Plus encore : dans un nombre important de tangos, la ville est évoquée, non comme un simple décor, mais comme un personnage bien réel, voire un confident auquel le narrateur s’adresse directement pour lui confier ses sentiments, souvent liés à la nostalgie de l’exil. Ceux-ci pourront, selon les cas, être teintés de l’espérance heureuse d’un retour futur (Mi Buenos Aires Querido) ou du désespoir lié à la perspective d’un éloignement définitif (Anclao en Paris). Dans la plupart des cas, les sentiments exprimés envers Buenos Aires sont extrêmement forts : ils évoquent la vénération portée à un véritable démiurge, créateur de toutes choses, et dont les êtres humains ne constituent en quelque sorte que des émanations, qu’il s’agisse des humbles habitants des quartiers pauvres (Melodia de arrabal), des personnages typiques de la « comédie humaine » tanguera (Buenos Aires, El Choclo dans la version de Discepolo) ou tout simplement des habitués d’un café accueillant (Cafetin de Buenos Aires).
Si le poème d’Horacio Ferrer s’inscrit dans cette tradition, il la renouvelle également tant sur la forme que sur le fond. La tradition est présente, dans la mesure où toutes les références spatiales du texte sont inscrites dans la réalité urbaine, à travers l’évocation des noms des rues ou du trafic automobile. Mais Ferrer innove également à travers un discours « décalé », évoquant bien davantage le surréalisme que le lyrisme larmoyant ou le réalisme faubourien des œuvres antérieures : propos volontairement décousus, situations impossibles, personnages oniriques. La construction même de l’œuvre (long récitatif suivi d’une longue poésie en vers libres) rompt avec la tradition de la chansonnette divisée en une succession bien léchée de refrains et de couplets de longueur déterminée, Enfin, la ville elle-même n’est plus celle des années 1910, avec ses charrettes à bras et ses faubourgs semi-ruraux, mais celle des années 1970, avec ses feux de circulation, ses taxis, sa circulation trépidante.
D’origine uruguayenne, Horacio Ferrer s’intéressa au tango dès son adolescence, lorsqu’il fonda à 17 ans avec quelques amis un club d’études historique et littéraire, sa contribution essentielle à la production littéraire tanguera est liée à son association, à partir de 1954, avec Astor Piazzolla.
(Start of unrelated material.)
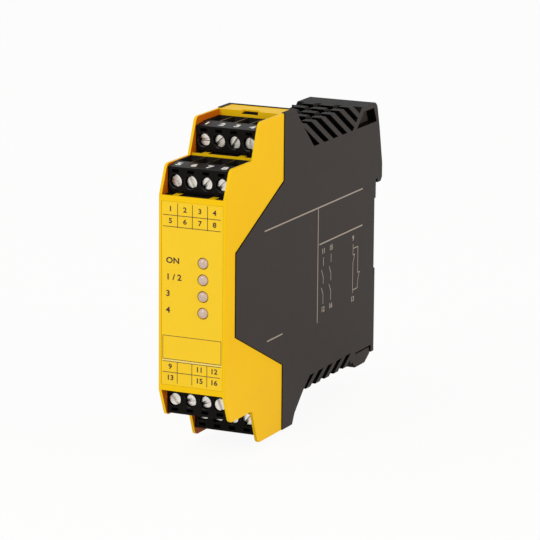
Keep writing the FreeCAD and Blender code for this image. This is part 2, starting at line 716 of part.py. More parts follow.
spring = new_body("catch_spring", y=back(s.spring_depth), z=s.cavity_low)
wire_out = s.spring_size / 2 - s.wire_size
wire = sketch(spring, "wire", "XZ_Plane", [box(wire_out, wire_out + s.wire_size, Size(0), s.wire_size)])
coil = spring.newObject("PartDesign::AdditiveHelix", "coil")
coil.Profile = wire
coil.ReferenceAxis = (wire, ["V_Axis"])
coil.Mode = "height-turns-growth"
bind(coil, "Height", arm_low - s.cavity_low - s.wire_size)
bind(coil, "Turns", s.spring_turns)

# ---- boards, lights, relays and capacitors ----

board = new_body("main_board")
lamp_board_rear = s.lamp_board_depth + s.board_thick
neck_rear = lamp_board_rear + s.board_neck
gap = s.board_edge_gap
first_rear = s.first_face + header_end
second_rear = first_rear + s.tier_back
board_side = [
    (lamp_board_rear, middle + s.board_front_half),
    (neck_rear, middle + s.board_front_half),
    (neck_rear + s.board_flare, middle + s.board_mid_half),
    (first_rear + s.pin_free, middle + s.board_mid_half),
    (first_rear + s.pin_free, middle + second_half - s.cover_wall - gap),
    (s.cover_rear + gap, middle + second_half - s.cover_wall - gap),
    (second_rear + s.pin_free, middle + second_half),
    (second_rear + s.pin_free, middle + s.board_top_half),
    (s.board_top_rear, middle + s.board_top_half),
    (s.slope_foot, middle + s.board_rear_half),
    (s.board_rear, middle + s.board_rear_half),
]
board_low = s.board_gap - inner_half
board_high = board_low + s.board_thick
pad(board, "plate", "YZ_Plane", [from_front(mirrored(board_side))], board_low, board_high)
pin_holes = []
half_hole = s.pin_hole / 2
for face, seat in TIERS.values():
    for sign in SIDES.values():
        for step in range(4):
            bend = back(face + header_end + s.pin_free + s.pin_size / 2 + s.pin_step * step)
            row = middle + sign * (seat + s.pin_up)
            pin_holes.append(box(bend - half_hole, bend + half_hole, row - half_hole, row + half_hole))
pocket(board, "pin_holes", "YZ_Plane", pin_holes, board_low - s.reach, board_high + s.reach)

lamp_board = new_body("led_board")
lamp_top = middle + s.lamp_up + s.lamp_pitch
lamp_low = middle + s.lamp_up - s.lamp_pitch * s.lamp_count
profile = box(board_low, s.lamp_across + s.lamp_pitch, lamp_low, lamp_top)
pad(lamp_board, "plate", "XZ_Plane", [profile], back(s.lamp_board_depth), back(lamp_board_rear))

lights = []
for index, up in enumerate(lamps, 1):
    lens = doc.addObject("Part::Cylinder", f"led_{index}_lens")
    bind(lens, "Radius", s.lamp_size / 2)
    bind(lens, "Height", s.lamp_board_depth - s.lamp_shoulder)
    dome = doc.addObject("Part::Cone", f"led_{index}_dome")
    bind(dome, "Radius1", s.lamp_size / 2)
    bind(dome, "Radius2", s.lamp_tip / 2)
    bind(dome, "Height", s.lamp_shoulder + s.lamp_out)
    for solid, start in ((lens, s.lamp_board_depth), (dome, s.lamp_shoulder)):
        solid.Placement = FreeCAD.Placement(
            FreeCAD.Vector(0, 0, 0), FreeCAD.Rotation(FreeCAD.Vector(1, 0, 0), 90)
        )
        for axis, place in zip("xyz", (s.lamp_across, back(start), middle + up)):
            bind(solid, f"Placement.Base.{axis}", place)
    light = doc.addObject("Part::MultiFuse", f"led_{index}")
    light.Shapes = [lens, dome]
    lights.append(light)
leds = doc.addObject("Part::Compound", "leds")
leds.Label = "leds"
leds.Links = lights
pieces.append(leds)

for name, sign in (("relay_k1", 1), ("relay_k2", -1)):
    relay = new_body(name)
    near = middle + sign * s.relay_apart / 2
    far = near + sign * s.relay_high
    profile = box(back(s.relay_front), back(s.relay_front + s.relay_long), near, far)
    pad(relay, "case", "YZ_Plane", [profile], board_high, board_high + s.relay_wide)

cans = new_body("capacitors")
for index, sign in enumerate(SIDES.values(), 1):
    ring = [(back(s.can_depth), middle + sign * s.can_apart / 2, s.can_size)]
    pad(cans, f"can_{index}", "YZ_Plane", [], board_high, board_high + s.can_long, ring)

# ---- plugs, their headers, screws, cages and contacts ----

# screws are numbered from the left; turn is the slot's angle, slack means backed out
SLOTS = {
    "upper_front": [(-55, 0), (-65, 0), (45, 0), (45, 0)],
    "upper_back": [(2, 0), (40, 0), (55, 0), (85, 0)],
    "lower_front": [(-50, 1), (10, 0), (25, 0), (-70, 1)],
    "lower_back": [(20, 0), (-30, 0), (65, 0), (50, 0)],
}
nose_end = s.tower_deep + s.nose_long
head_end = s.head_recess + s.head_high
cage_half = s.cage_wide / 2
room = s.cage_gap
bar_face = head_end + s.shank_long + s.bar_gap
bar_rear = bar_face + s.contact_thick
leg_low = s.feet + s.plug_gap
leg_top = leg_low + s.leg_thick
half_pin = s.pin_size / 2
tongue_top = s.pin_up - half_pin - s.contact_gap
cage_top = s.well_up + s.cage_high / 2
cage_rear = s.cage_start + s.cage_long
riser = s.tower_deep + s.riser_gap

# the plug's moulding: tower with wells, test holes and funnels, and the nose that mates with a header
plug = new_body("plug", shown=False)
half_plug = inner_half - s.plug_gap
profile = [
    (Size(0), s.feet),
    (Size(0), s.face_high),
    (s.strip_deep, s.plug_high),
    (s.tower_deep, s.plug_high),
    (s.tower_deep, s.feet),
]
pad(plug, "tower", "YZ_Plane", [profile], -1 * half_plug, half_plug)
nose = box(s.tower_deep - s.bite, nose_end, s.feet, s.nose_high)
pad(plug, "nose", "YZ_Plane", [nose], -0.5 * s.nose_wide, 0.5 * s.nose_wide)
half_foot = s.foot_wide / 2
feet = [box(x - half_foot, x + half_foot, Size(0), s.feet) for x in (-1 * s.foot_across, s.foot_across)]
pad(plug, "feet", "XZ_Plane", feet, Size(0), s.tower_deep - s.foot_short)
wells = [(x, s.well_up, s.well_size) for x in poles]
pocket(plug, "wells", "XZ_Plane", [], -1 * s.reach, head_end, wells)
necks = [octagon(x, s.well_up, s.shank_size + 2 * s.shank_fit) for x in poles]
pocket(plug, "necks", "XZ_Plane", necks, -1 * s.reach, s.cage_start)
half_test = s.test_wide / 2
test_low = s.test_up - s.test_high / 2
tests = [box(x - half_test, x + half_test, test_low, test_low + s.test_high) for x in poles]
pocket(plug, "test_holes", "XZ_Plane", tests, -1 * s.reach, s.test_deep)
cage_front = s.cage_start - s.cage_travel - room
cage_rooms = [box(x - cage_half - room, x + cage_half + room, cage_front, cage_rear + room) for x in poles]
pocket(plug, "cage_rooms", "XY_Plane", cage_rooms, -1 * s.reach, cage_top + room)
half_slot = s.contact_wide / 2 + room
slots = [box(x - half_slot, x + half_slot, cage_rear, riser + s.leg_thick + room) for x in poles]
pocket(plug, "contact_slots", "XY_Plane", slots, -1 * s.reach, tongue_top)
bores = [box(x - half_slot, x + half_slot, leg_top, s.pin_up + half_pin + room) for x in poles]
pocket(plug, "pin_bores", "XZ_Plane", bores, riser - room, nose_end + s.reach)
half_mouth = s.mouth_wide / 2
half_funnel = s.pole_pitch / 2 - s.funnel_rim
for index, x in enumerate(poles, 1):
    top = box(x - half_funnel, x + half_funnel, s.strip_deep + s.plug_gap, s.tower_deep - s.funnel_rim)
    mouth = box(x - half_mouth, x + half_mouth, bar_rear, bar_rear + s.mouth_long)
    funnel = plug.newObject("PartDesign::SubtractiveLoft", f"funnel_{index}")
    funnel.Profile = sketch(plug, f"funnel_top_{index}", "XY_Plane", [top], offset=s.plug_high)
    funnel.Sections = [sketch(plug, f"funnel_mouth_{index}", "XY_Plane", [mouth], offset=cage_top)]
    funnel.Ruled = True
    cuts.append(funnel)

# four contacts: a bar through each cage, a leg along the plug's underside and a tongue in the nose
contacts = new_body("contacts", shown=False)
tongue_end = nose_end - s.tongue_short
strip = [
    (bar_face, leg_low),
    (riser + s.leg_thick, leg_low),
    (riser + s.leg_thick, leg_low + s.leg_rise - s.leg_thick),
    (tongue_end, tongue_top - s.leg_thick),
    (tongue_end, tongue_top),
    (riser, tongue_top),
    (riser, leg_top),
    (bar_rear, leg_top),
    (bar_rear, cage_top),
    (bar_face, cage_top),
]
half_contact = s.contact_wide / 2
for index, x in enumerate(poles, 1):
    pad(contacts, f"contact_{index}", "YZ_Plane", [strip], x - half_contact, x + half_contact)

# the header: a box with a socket for the nose, and a rear wall that holds the pins
header = new_body("header", shown=False)
profile = box(s.header_front, header_end, Size(0), s.header_high)
pad(header, "block", "YZ_Plane", [profile], -0.5 * s.header_wide, 0.5 * s.header_wide)
half_socket = s.nose_wide / 2 + s.nose_gap
socket = box(-1 * half_socket, half_socket, s.feet - s.nose_gap, s.nose_high + s.nose_gap)
pocket(header, "socket", "XZ_Plane", [socket], s.header_front - s.reach, header_end - s.header_rear)
holes = [box(x - half_pin, x + half_pin, s.pin_up - half_pin, s.pin_up + half_pin) for x in poles]
pocket(header, "pin_holes", "XZ_Plane", holes, s.header_front, header_end + s.reach)

# each pin leaves the header and bends towards the board, on the module's left
pin_sets = {}
for word, sign in SIDES.items():
    pin_sets[word] = new_body(f"pins_{word}", shown=False)
    bends = []
    for index in range(4):
        x = -1 * sign * poles[3 - index]
        start = header_end - s.header_rear - s.pin_reach
        bend = header_end + s.pin_free + s.pin_step * index
        near = x - sign * half_pin
        far = x + sign * half_pin
        tip = sign * board_low
        bends.append([
            (near, start),
            (far, start),
            (far, bend + s.pin_size),
            (tip, bend + s.pin_size),
            (tip, bend),
            (near, bend),
        ])
    pad(pin_sets[word], "pins", "XY_Plane", bends, s.pin_up - half_pin, s.pin_up + half_pin)

# a screw and a cage, on their own axis
screw = new_body("screw", shown=False)
pad(screw, "head", "XZ_Plane", [], s.head_recess, head_end, [(Size(0), Size(0), s.head_size)])
shank = octagon(Size(0), Size(0), s.shank_size * math.cos(EIGHTH))
pad(screw, "shank", "XZ_Plane", [shank], head_end, head_end + s.shank_long)
slot = box(-1 * s.head_size, s.head_size, -0.5 * s.slot_wide, 0.5 * s.slot_wide)
pocket(screw, "slot", "XZ_Plane", [slot], Size(0), s.head_recess + s.slot_deep)
cage = new_body("cage", shown=False)
inner = cage_half - s.cage_side
rings = [
    box(-1 * cage_half, cage_half, s.cage_start, cage_rear),
    box(-1 * inner, inner, s.cage_start + s.cage_end, cage_rear - s.cage_end),
]
pad(cage, "ring", "XY_Plane", rings, -0.5 * s.cage_high, 0.5 * s.cage_high)
thread = octagon(Size(0), Size(0), s.shank_size + s.shank_fit)
pocket(cage, "thread", "XZ_Plane", [thread], s.cage_start - s.reach, s.cage_start + s.cage_end + s.bite)

for word, sign in SIDES.items():
    for tier, (face, seat) in TIERS.items():
        place = f"{word}_{tier}"
        turned = 0 if sign > 0 else 180
        frame = {"y": back(face), "z": middle + sign * seat, "turned": turned}
        copy_of(plug, f"plug_{place}", **frame)
        copy_of(contacts, f"contacts_{place}", **frame)
        copy_of(header, f"header_{place}", **frame)
        copy_of(pin_sets[word], f"pins_{place}", **frame)
        for index, (turn, slack) in enumerate(SLOTS[place]):
            axis = {"x": poles[index], "z": middle + sign * (seat + s.well_up)}
            out = face - slack * s.backed_out
            copy_of(screw, f"screw_{place}_{index + 1}", y=back(out), turned=-turn, **axis)
            copy_of(cage, f"cage_{place}_{index + 1}", y=back(face), **axis)

# ---- checks and files ----

doc.recompute()
for item in doc.Objects:
    if "Invalid" in item.State or "Error" in item.State:
        raise RuntimeError(f"{item.Label} failed: {item.State}")
for cut in cuts:
    if cut.Shape.Volume > cut.BaseFeature.Shape.Volume - 0.01:
        raise RuntimeError(f"{cut.Label} cuts nothing")
shapes = {piece.Label: Part.getShape(piece) for piece in pieces}
for label, shape in shapes.items():
    if shape.isNull() or not shape.isValid() or shape.Volume <= 0:
        raise RuntimeError(f"{label} has no sound shape")
os.makedirs("parts", exist_ok=True)
for label, shape in shapes.items():
    shape.exportStep(f"parts/{label}.step")
    print(f"{label}: {len(shape.Solids)} solids, {shape.Volume:.1f} mm3")
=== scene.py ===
import math

import bmesh
import bpy
from mathutils import Matrix, Vector


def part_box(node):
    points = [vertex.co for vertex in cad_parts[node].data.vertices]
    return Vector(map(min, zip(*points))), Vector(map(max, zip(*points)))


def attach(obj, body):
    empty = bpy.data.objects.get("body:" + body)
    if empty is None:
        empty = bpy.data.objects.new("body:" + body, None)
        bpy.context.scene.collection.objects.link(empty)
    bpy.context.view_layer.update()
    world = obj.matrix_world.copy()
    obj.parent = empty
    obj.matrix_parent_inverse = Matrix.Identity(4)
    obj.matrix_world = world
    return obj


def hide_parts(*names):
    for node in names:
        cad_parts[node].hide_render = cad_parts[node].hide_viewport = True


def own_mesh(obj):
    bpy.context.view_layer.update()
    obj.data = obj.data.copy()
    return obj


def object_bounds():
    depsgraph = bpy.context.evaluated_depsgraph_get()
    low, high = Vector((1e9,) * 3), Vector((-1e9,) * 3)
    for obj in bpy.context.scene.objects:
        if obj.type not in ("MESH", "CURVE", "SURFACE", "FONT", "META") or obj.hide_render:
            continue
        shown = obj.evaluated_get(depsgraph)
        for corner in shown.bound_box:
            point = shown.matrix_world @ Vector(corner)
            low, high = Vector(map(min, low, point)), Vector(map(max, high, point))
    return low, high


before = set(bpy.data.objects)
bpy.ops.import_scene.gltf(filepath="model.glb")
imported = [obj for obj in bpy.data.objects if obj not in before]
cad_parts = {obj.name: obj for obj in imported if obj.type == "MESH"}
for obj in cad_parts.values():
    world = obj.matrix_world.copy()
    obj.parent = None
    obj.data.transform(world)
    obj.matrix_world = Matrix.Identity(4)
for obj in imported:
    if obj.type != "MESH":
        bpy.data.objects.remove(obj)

cad_box = [list(corner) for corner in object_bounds()]
MM = 0.001

# ---- Yellow front cover ----
# One stepped moulding in signal yellow. The tool was spark-eroded, so its faces have a fine even
# texture and its edges are slightly rounded.


def toned(color, share=1.0):
    """An opaque colour, made darker or lighter by a share."""
    return tuple(min(1.0, channel * share) for channel in color) + (1.0,)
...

Il écrivit notamment avec lui, dans une collaboration où la création musicale et littéraire furent toujours étroitement imbriquées, l’opéra Maria de Buenos Aires, ainsi que de nombreuses chansons, dont Morir en Buenos Aires, Chiquilin de Bachin, La ultima grela, El gordo triste, Balada para mi muerte… Balada para un loco fut, pour sa part, composée à l’occasion du premier festival de Buenos Aires pour la chanson, organisé en 1969. Sa première interprétation publique donna lieu à une véritable « bataille des anciens et des modernes », opposant partisans et adversaires des innovations piazzolliennes. Elle fut ensuite enregistrées notamment par Amelia Baltar en 1969 et Roberto Goyeneche en 1970 (tous deux accompagnés par Piazzolla) et par Rosana Falasca en 1974.